-- Instructions for the task --
In full and without alteration, give the listing again.

— begin Data shown —

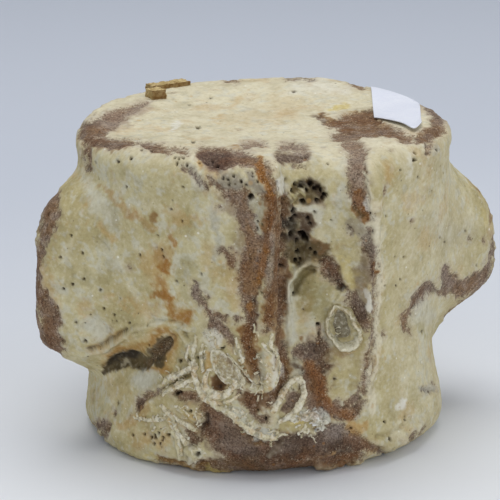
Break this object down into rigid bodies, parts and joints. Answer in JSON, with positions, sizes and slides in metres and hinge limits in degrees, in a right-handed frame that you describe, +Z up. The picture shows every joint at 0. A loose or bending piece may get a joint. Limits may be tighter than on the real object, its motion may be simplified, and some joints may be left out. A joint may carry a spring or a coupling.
{
  "type": "fossil whale vertebra",
  "caption": "Fossil whale vertebra standing on an end face, with worn processes, sea growths and a blank paper label, for display.",
  "frame": {"origin": "on the floor, below the middle of the whole object's box, at the flat ring that the lower end face stands on", "axes": "+X from the left to the right transverse process as the camera sees them, +Z up along the centrum, -Y towards the worn neural arch"},
  "size_m": [0.1236, 0.0949, 0.0821],
  "materials": {
    "crusted_bone": "matt, rough mineral crust over brown bone",
    "shell_growth": "matt chalky shell",
    "chip": "matt, granular",
    "label_paper": "smooth matt paper"
  },
  "bodies": {
    "root": {"centrum": "crusted_bone", "lower_end_plate": "crusted_bone", "upper_end_plate": "crusted_bone", "transverse_process_left": "crusted_bone", "transverse_process_right": "crusted_bone", "neural_arch_left": "crusted_bone", "neural_arch_right": "crusted_bone", "ventral_keel": "crusted_bone", "worm_tube_hairpin": "shell_growth", "worm_tube_creeping": "shell_growth", "worm_tube_coil": "shell_growth", "barnacle_wall": "shell_growth", "shell_valve": "shell_growth", "loose_chip": "chip", "paper_label": "label_paper"}
  },
  "joints": []
}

— end Data shown —

-- Result for this exercise --
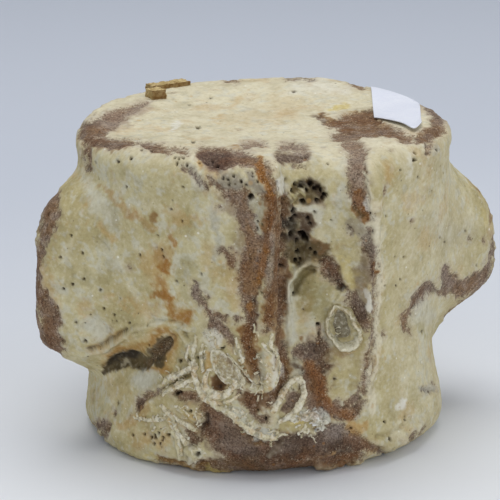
Break this object down into rigid bodies, parts and joints. Answer in JSON, with positions, sizes and slides in metres and hinge limits in degrees, in a right-handed frame that you describe, +Z up. The picture shows every joint at 0. A loose or bending piece may get a joint. Limits may be tighter than on the real object, its motion may be simplified, and some joints may be left out. A joint may carry a spring or a coupling.
{
  "type": "fossil whale vertebra",
  "caption": "Fossil whale vertebra standing on an end face, with worn processes, sea growths and a blank paper label, for display.",
  "frame": {"origin": "on the floor, below the middle of the whole object's box, at the flat ring that the lower end face stands on", "axes": "+X from the left to the right transverse process as the camera sees them, +Z up along the centrum, -Y towards the worn neural arch"},
  "size_m": [0.1236, 0.0949, 0.0821],
  "materials": {
    "crusted_bone": "matt, rough mineral crust over brown bone",
    "shell_growth": "matt chalky shell",
    "chip": "matt, granular",
    "label_paper": "smooth matt paper"
  },
  "bodies": {
    "root": {"centrum": "crusted_bone", "lower_end_plate": "crusted_bone", "upper_end_plate": "crusted_bone", "transverse_process_left": "crusted_bone", "transverse_process_right": "crusted_bone", "neural_arch_left": "crusted_bone", "neural_arch_right": "crusted_bone", "ventral_keel": "crusted_bone", "worm_tube_hairpin": "shell_growth", "worm_tube_creeping": "shell_growth", "worm_tube_coil": "shell_growth", "barnacle_wall": "shell_growth", "shell_valve": "shell_growth", "loose_chip": "chip", "paper_label": "label_paper"}
  },
  "joints": []
}